AH: I know you were expecting this question. How do you think motherhood has influenced your writing?
CPS: Oh, Amy, we would have to go away for the weekend to the mountains for me to answer this question! Let me sum it up by saying: compression and care. I have learned to work very fast. I have two hours to write a chapter? Fine, I’ll write it in two hours. But then when those two hours are up, I’ll get something good to eat, laugh, help my daughter with her homework, and settle in for a night of beer and TV. Get ‘er done and then take it easy.
AH: How have you seen motherhood affect the writing of your Co-Creating clients?
CPS: I think there’s still so much that’s yet unwritten — about motherhood, fatherhood, family, peace, balance, healing, and meaning in our lives. The mother writer clients who come to me need a witness in order to break the silence — sometimes that has lingered for generations — about the truth of all this.
AH: You have published seven books, which is no small feat, especially in this publishing climate. What advice do you have to other mother writers who want to publish books?

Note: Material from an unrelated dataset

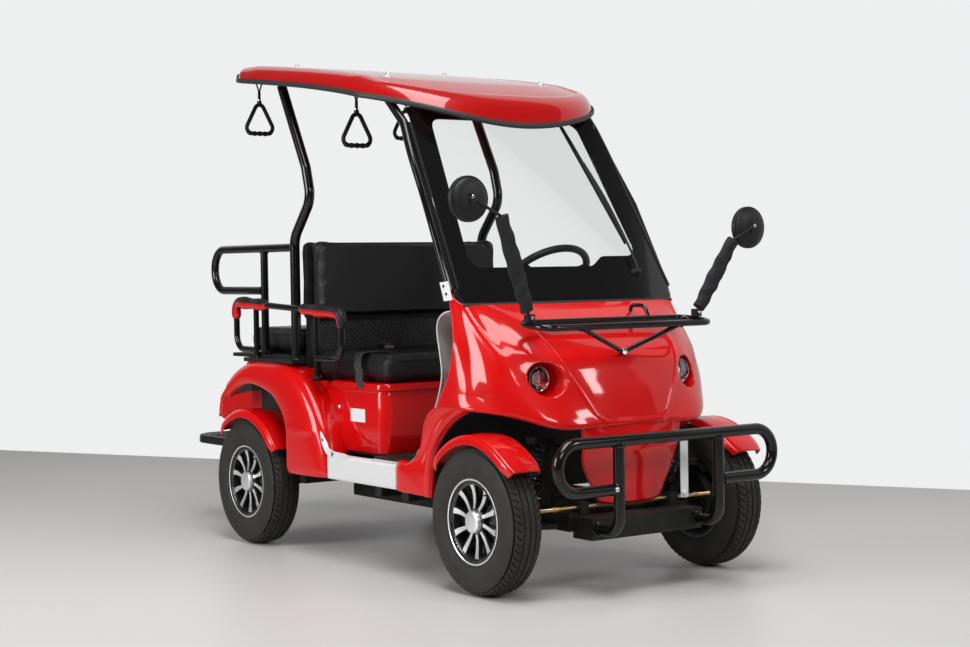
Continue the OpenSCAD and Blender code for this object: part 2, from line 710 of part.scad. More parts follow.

CPS: One of my favorite writers on writing is Laraine Herring, who said, “The publishing industry is not waiting for you. Don’t stop the flow of your work trying to please it.” It’s similar to how people jam up their writing waiting for the right time or enough money. Writing is bigger than all this. Think about your favorite writers. Did they keep you sane, make you feel more alive and less alone, and inspire you because they had a blog with a lot of hits? or a big name agent? or a huge advance for their novel? No. Writing is bigger than this. The universe is bigger than this. You, mother writer, are bigger than this. Turn off the “shoulds” and tell the marketing gurus to go join an ashram. You are bigger than all that. Then sit down, and write.